TASK DIRECTIONS = Report every line below that holds the word "from".

[Start of RECORDED INFORMATION]

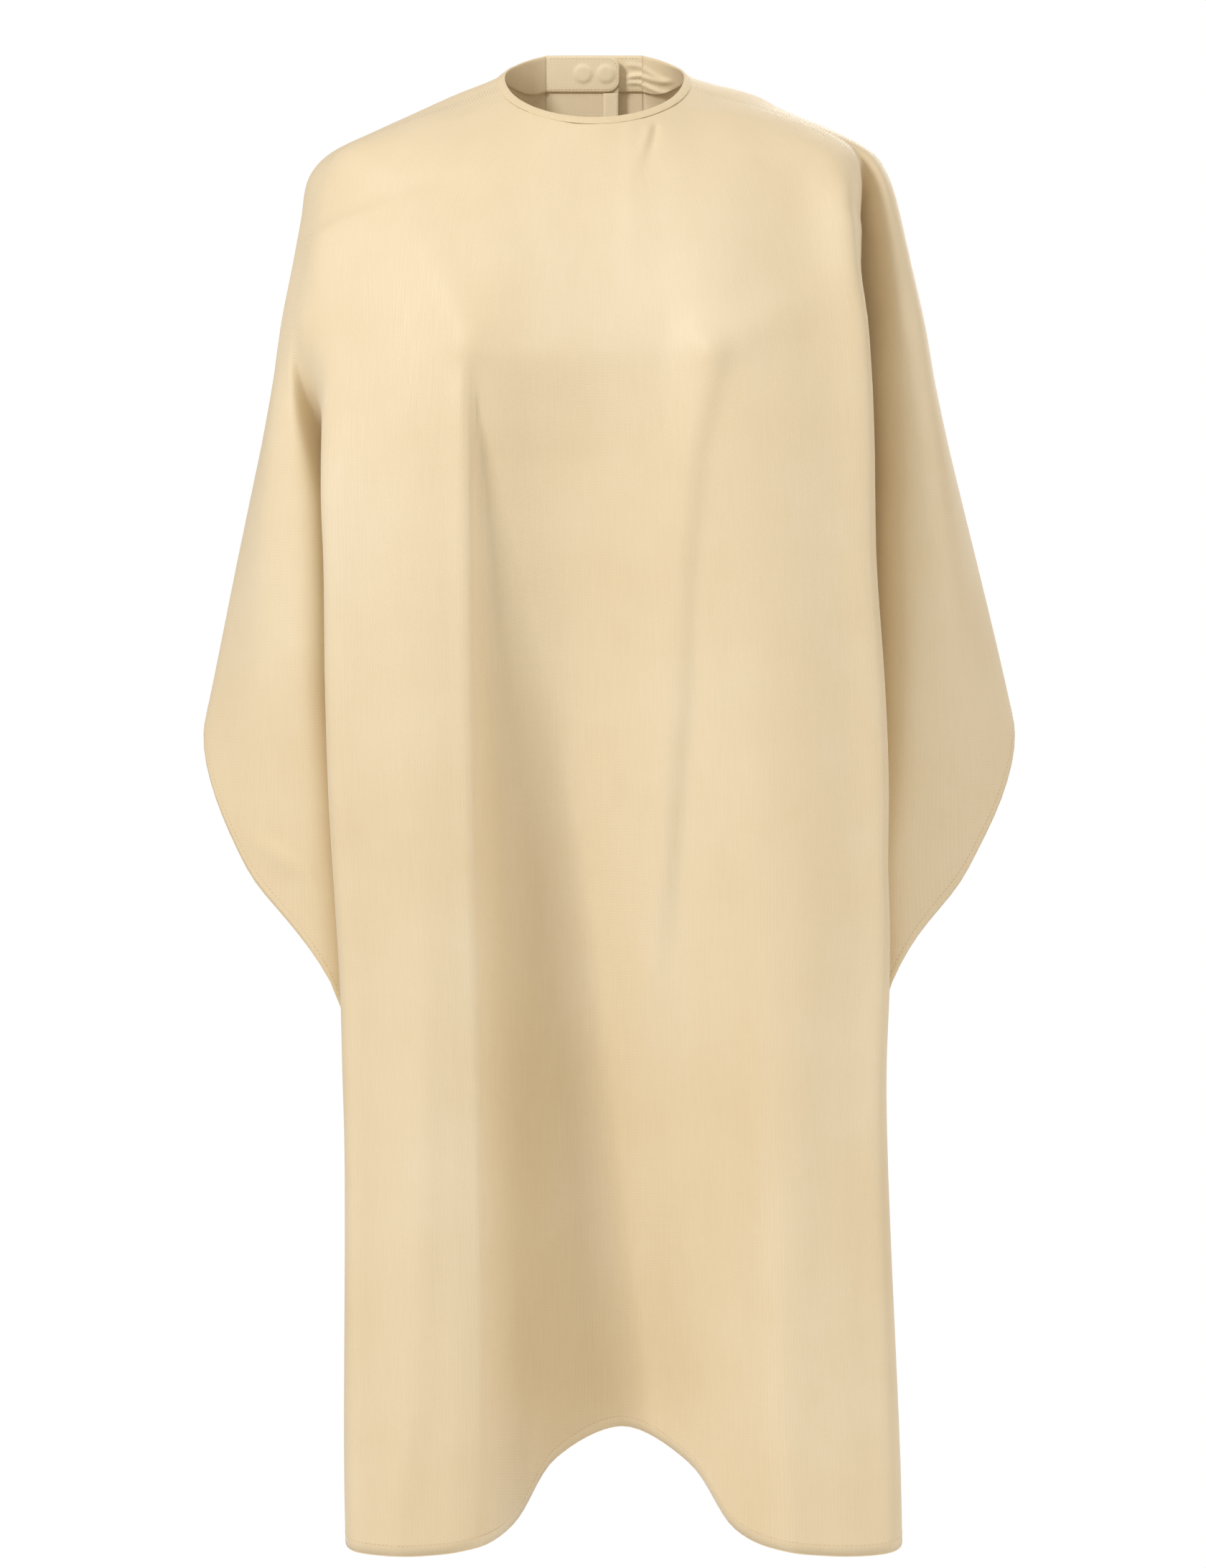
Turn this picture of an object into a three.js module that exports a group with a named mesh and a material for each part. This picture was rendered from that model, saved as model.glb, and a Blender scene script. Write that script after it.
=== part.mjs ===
// Salon cape: one sheet of light cloth with a neck hole and a slit down the back, hanging as it does
// when worn, with a bound neck edge and a press-stud closure at the nape.
// Millimetres, +Z up. The wearer faces -Y, and the origin is the middle of the neck opening.
import * as THREE from "three";
import { LoftGeometry } from "three/addons/geometries/LoftGeometry.js";

// Neck opening and the band that finishes it
const NECK_RADIUS = 69;
const NECK_FRONT_DROP = 38; // how far the front of the opening dips below its sides
const NECK_BACK_RISE = 27;
const BAND_FRONT_HEIGHT = 7;
const BAND_BACK_HEIGHT = 28;
const BAND_FRONT_THICKNESS = 1.6;
const BAND_FRONT_FLARE = 34; // degrees from upright
const BAND_SIDE_FLARE = 58;
const BAND_LEVEL_ANGLES = [60, 120]; // round the neck from the front, where the top turns from dip to rise
const BAND_HEIGHT_ANGLE = 95; // where the band starts to grow towards its full height at the back
const BAND_FULL_MARGIN = 8; // degrees before the hinge line where it has that height
const BACK_TILT = 6.8; // degrees by which the back of the cape leans away from upright
const HINGE_HALF = 38; // half the width between the two lines where the closing halves fold open

// The hanging sheet, measured from the middle of the neck opening
const CLOTH_THICKNESS = 1.2;
const YOKE_FORWARD = 92;
const YOKE_DROP = 95;
const SHOULDER_HALF = 220;
const SHOULDER_DROP = 82;
const BUST_HALF = 94;
const BUST_FORWARD = 142;
const BUST_DROP = 220;
const PANEL_HALF = 209; // half the width of the front fall
const PANEL_FORWARD = 108;
const FRONT_DROP = 1117;
const TROUGH_FORWARD = 62; // the long hollow down the middle of the front, at the hem
const ARCH_HALF = 84;
const ARCH_HEIGHT = 80;
const WING_HALF = 312; // the cloth over the arms
const WING_DROP = 505;
const WING_MEET_DROP = 694; // where a wing's lower edge passes behind the front fall
const WRAP_DEPTH = 150; // how far the lower sides turn back behind the front fall
const BACK_DROP = 356; // from the top of the nape down to the back hem
const LEAN = 0.02; // sideways drift of the hanging cloth for each millimetre of drop

// Closure at the nape, as layers counted outwards from the inner face of the under tab
const GAP = 0.3;
const LINING_THICKNESS = 0.6;
const INTERLINING_THICKNESS = 0.8;
const TAB_CLOTH_THICKNESS = 0.8;
const TAB_THICKNESS = LINING_THICKNESS + INTERLINING_THICKNESS + TAB_CLOTH_THICKNESS + 2 * GAP;
const TAB_END_MARGIN = 4; // cloth left beyond the last press stud of a tab
const TAB_CORNER = 9;
const FLAP_REACH = 19;
const FLAP_CORNER = 12;
const FACING_WIDTH = 12;
const FACING_THICKNESS = 0.6;
const FACING_HEM_MARGIN = 4;
const FACING_CORNER = 10;

// Press studs
const SNAP_PITCH = 18;
const SOCKET_PLACES = [-1.5, -0.5, 0.5]; // in pitches from the middle of the back
const STUD_PLACES = [-0.5, 0.5];
const SNAP_ROUND_STEPS = 12;
const CAP_RADIUS = 6.2;
const CAP_HEIGHT = 1.8;
const STEM_RADIUS = 1.5;
const STEM_RECESS = 0.1;
const HOLE_CLEARANCE = 0.4;
const STEM_HOLE_RADIUS = STEM_RADIUS + HOLE_CLEARANCE;
const STUD_FLANGE_RADIUS = 5;
const STUD_FLANGE_HEIGHT = 0.7;
const STUD_NECK_RADIUS = 1.75;
const STUD_HEAD_RADIUS = 2.1;
const STUD_HEAD_HEIGHT = 2.6;
const STUD_WALL = 0.5;
const RIVET_RADIUS = 4.4;
const RIVET_FLANGE_HEIGHT = 0.7;
const RIVET_STEM_RADIUS = 1;
const RIVET_STEM_RECESS = 1; // from the top of the stud down to the end of the stem
const RIVET_HOLE_RADIUS = RIVET_STEM_RADIUS + HOLE_CLEARANCE;
const SOCKET_RADIUS = 5.4;
const SOCKET_MOUTH_CLEARANCE = 1;
const SOCKET_WALL = 0.7;
const SOCKET_HEAD_GAP = 0.4;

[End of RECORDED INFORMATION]

RESPONSE TO THE EXERCISE =
Turn this picture of an object into a three.js module that exports a group with a named mesh and a material for each part. This picture was rendered from that model, saved as model.glb, and a Blender scene script. Write that script after it.
import * as THREE from "three";
import { LoftGeometry } from "three/addons/geometries/LoftGeometry.js";
const BAND_FRONT_FLARE = 34; // degrees from upright
const BAND_LEVEL_ANGLES = [60, 120]; // round the neck from the front, where the top turns from dip to rise
const BACK_TILT = 6.8; // degrees by which the back of the cape leans away from upright
// The hanging sheet, measured from the middle of the neck opening
const BACK_DROP = 356; // from the top of the nape down to the back hem
// Closure at the nape, as layers counted outwards from the inner face of the under tab
const SOCKET_PLACES = [-1.5, -0.5, 0.5]; // in pitches from the middle of the back
const RIVET_STEM_RECESS = 1; // from the top of the stud down to the end of the stem